Last week's trip to Michigan International Speedway gave the “Big Three" American automakers a chance to sound off to the media after several months of lobbying NASCAR behind closed doors. Several sources in both the manufacturer and sanctioning body camps say the changes to the spoiler and nose are just the first steps to a redesign of the Sprint Cup cars for 2013. All parties agree that maintaining the integrity of the car's original design along with the current aerodynamic targets and safety aspects that have evolved in the last three years will be key to green-lighting the project.

Ford has already designed a prototype Mustang for the Sprint Cup Series that would match NASCAR’s current aerodynamic parameters. Dodge, which has two muscle cars, wants to continue to use both Cup and NNS as a platform to promote the Charger and Challenger. Ralph Gilles, president and CEO of Dodge, called the ability to showcase the Challenger in NNS “really an extra bonus for us.“

“It wasn’t something we were counting on,“ Gilles said. “We’re looking at the off-shoot of having the same brand with a second nameplate in a different series to see if we’re getting some draw."

In return, a positive response from consumers could mean additional support to race teams from Dodge.

Chevrolet is already feeling the heat from fans for not bringing a Camaro to the Nationwide Pony Car coming out party at Daytona but GM Racing’s NASCAR group manager Pat Suhy admitted last weekend, “I’ll never say never." Suhy added that the consideration for developing a Camaro for NASCAR would depend on the "terms of the canvas we're given to work with."

"The canvas we had for the car today was basically from the cowl forward and from the out forward corner of the headlights kind of into the windshield," Suhy said. “The fenders, the lower (valance), the sides, the tail, the deck lid — all that stuff is pretty common."

Toyota is the only manufacturer in NASCAR that doesn’t boast a pony car in its lineup.
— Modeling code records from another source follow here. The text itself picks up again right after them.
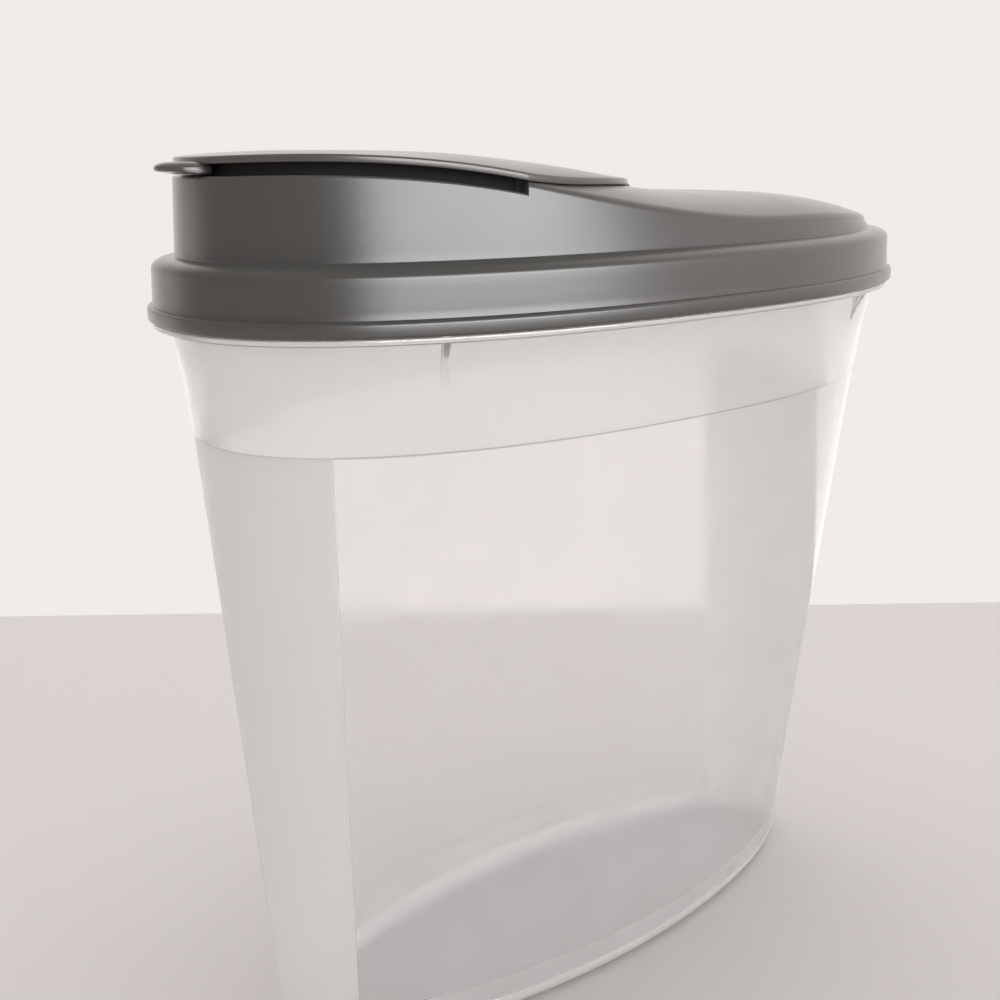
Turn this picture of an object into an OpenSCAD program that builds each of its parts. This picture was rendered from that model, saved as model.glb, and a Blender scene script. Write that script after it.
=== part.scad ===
// Cereal container with a lift-off lid and a flip spout cap.
// Real size in millimetres. The origin is the middle of the base on the table, X runs along
// the oval with the spout at -X, and Z points up.

/* [Container] */
// Length of the oval over the lid's lower bead
rim_len = 290; // [260:1:320]
// Width of the oval over the lid's lower bead
rim_wid = 156; // [146:1:172]
// Squareness of the oval at the rim, where 2 is an ellipse
rim_square = 2.4; // [2.1:0.05:2.8]
// Height of the lid's lower edge above the table
body_h = 256; // [180:1:300]
// Length of the base
base_len = 250; // [220:1:262]
// Width of the base
base_wid = 84; // [74:1:110]
// Squareness of the oval at the base
base_square = 1.85; // [1.75:0.05:2.4]
// Thickness of the container's wall
wall_t = 1.8; // [1.4:0.1:2.4]
// Thickness of the container's floor
floor_t = 2.2; // [1.6:0.1:4]
// Radius of the outer edge round the base
foot_r = 7; // [4:0.5:10]
// Depth of the fine step in the wall below the lid
step_drop = 35; // [22:1:60]
// How far the wall stands out above the fine step
step_out = 0.5; // [0.2:0.1:1]

/* [Rim] */
// Distance from the lid's bead in to the container's wall
rim_overhang = 8; // [7.4:0.1:9]
// How far the flange's edge lies inside the lid's bead
flange_in = 0.8; // [0.4:0.1:1.5]
// Thickness of the flange under the lid
flange_t = 2; // [1.5:0.1:3]
// Thickness of the collar that stands inside the lid's skirt
collar_t = 2; // [1.6:0.1:2.2]
// Height of the collar above the lid's lower edge
collar_h = 15.2; // [13:0.1:15.4]
// Distance of the gusset ribs from the middle of the long sides
rib_at = 88.5; // [60:0.5:100]
// Height of a gusset rib under the flange
rib_h = 11; // [6:0.5:16]
// Thickness of a gusset rib
rib_t = 2.6; // [1.5:0.1:4]

/* [Lid] */
// Thickness of the lid's moulding
lid_t = 2; // [1.6:0.1:2.2]
// Height of the bead round the lid's lower edge
bead_h = 4.5; // [3:0.1:6]
// How far the bead stands out from the skirt
bead_out = 1.7; // [1:0.1:2]
// Height at which the skirt turns into the shoulder
skirt_h = 15.3; // [14:0.1:15.4]
// Height of the shoulder's inner edge, where the upper wall starts
shoulder_h = 19; // [18.2:0.1:19.4]
// Distance from the bead in to the foot of the upper wall
wall_in = 9.2; // [8.2:0.1:9.8]
// How far the upper wall leans in on its way up
wall_lean = 1.5; // [0.4:0.1:2]
// Depth of the seal ring inside the collar
seal_depth = 8; // [4:0.5:11]
// Thickness of the seal ring
seal_t = 1.2; // [1:0.1:1.6]
// Height of the seat line at its highest place, near the spout
front_rise = 45; // [38:0.2:50]
// Distance from the front of the bead to that highest place
peak_in = 23; // [15:1:30]
// Radius of the seat line over the spout, seen from the side
front_curve_r = 300; // [260:5:400]
// Where the seat line starts to scoop down, ahead of the middle
scoop_front = 60; // [50:1:66]
// Where the scoop ends, behind the middle
scoop_back = 45; // [30:1:60]
// Height of the rear deck's edge at the end of the scoop
rear_rise = 25.6; // [24:0.2:30]
// Radius of the rear deck's edge, seen from the side
rear_curve_r = 850; // [700:10:1400]
// Crown of the rear deck above its edge
rear_crown = 8; // [4:0.5:9]
// Crown at the front of the spout
front_crown = 2.5; // [1:0.5:4]

/* [Pour opening] */
// Distance from the middle to the square end of the finger slot
slot_end = 62; // [50:1:72]
// Height of the finger slot between the cap's edge and the lid's wall
slot_h = 3; // [2:0.2:4]
// Depth of the gutter inside the slot, below the wall's top
gutter_depth = 3; // [2:0.2:4]
// Width of the gutter between the lid's wall and the spout's collar
gutter_w = 4; // [3:0.2:5]
// Thickness of the spout's collar
spout_t = 1.8; // [1.4:0.1:2.4]
// How far the pour opening reaches behind the end of the slot
opening_back = 35; // [25:1:42]

/* [Flip cap] */
// Thickness of the cap
cap_t = 2; // [1.6:0.1:2.4]
// How far the cap's rounded rear reaches behind the end of the slot
cap_back = 74; // [66:1:80]
// How far the cap's edge lies inside the top of the lid's wall
cap_inset = 0.5; // [0:0.1:1]
// Depth of the cap's plug in the pour opening
plug_depth = 4; // [3:0.2:5]
// Thickness of the plug's wall
plug_t = 1.5; // [1.2:0.1:2]
// How far the thumb tab reaches beyond the top of the lid's wall
tab_reach = 9.2; // [5:0.2:10]
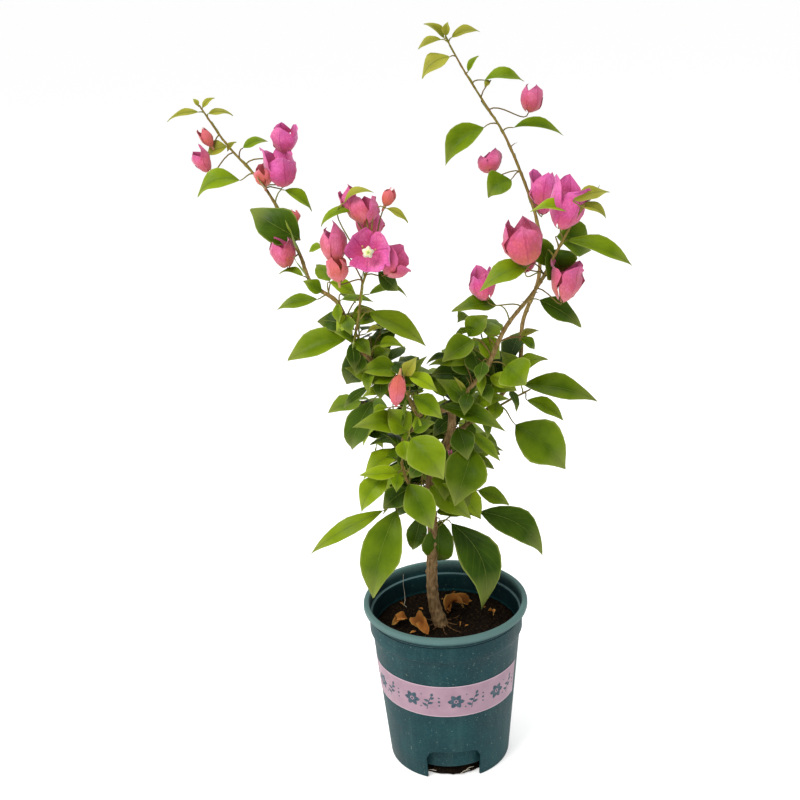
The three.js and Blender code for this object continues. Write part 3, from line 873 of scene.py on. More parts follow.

And Lee White, president of Toyota Racing Development maintains that the current focus is to sell Camrys. However, Toyota’s direction could change — possibly in time for a 2013 rollout.

“We’re selling Camrys,“ White says. “That doesn’t mean that a nice, new sports car can’t come along one day that we could launch in Cup or the Nationwide Series. But right now we don’t have that car."

Both Chevrolet (Impala) and Toyota (Camry) are running the same model in both series. Darby, who is already undertaking some of the new responsibilities as NASCAR Managing Director of Competition over Cup, Nationwide, Trucks and the regional tours, says the initial move to pony cars was an opportunity for the manufacturers and the series "to get identity back."

“What we thought was very attractive was to put different bodies on them," Darby said. “That’s how the Ford Mustang, Dodge Challenger came to be. Unfortunately, at that time, General Motors couldn’t see to put the Camaro in — although we campaigned it heavily — they chose not to. Even Toyota has sportier cars than the Camry that they could have put in. But the goal of the Nationwide Series was to give it a different look at the time." Fox Sports

02/01/10 It's clear that the NASCAR Car of Tomorrow has been a complete failure. The CoT removed all manufacturer involvement in establishing distinctive car shapes by making all of the car bodies identical, with only decals allowed to indicate headlights, taillights, etc., for the competing manufacturers.

Rumor has it that NASCAR will, possibly as early as 2012, do away with the CoT and move to a car not unlike the Grand-Am Camaro that ran in this past weekend Rolex 24 race and include direct injection fuel supply, sequential gear shifter, and run on biofuel.

All in the name of bringing relevance between the product on the race track and the street cars the manufacturers sell, and to get the fans to better relate to the cars they buy and the race cars on the track.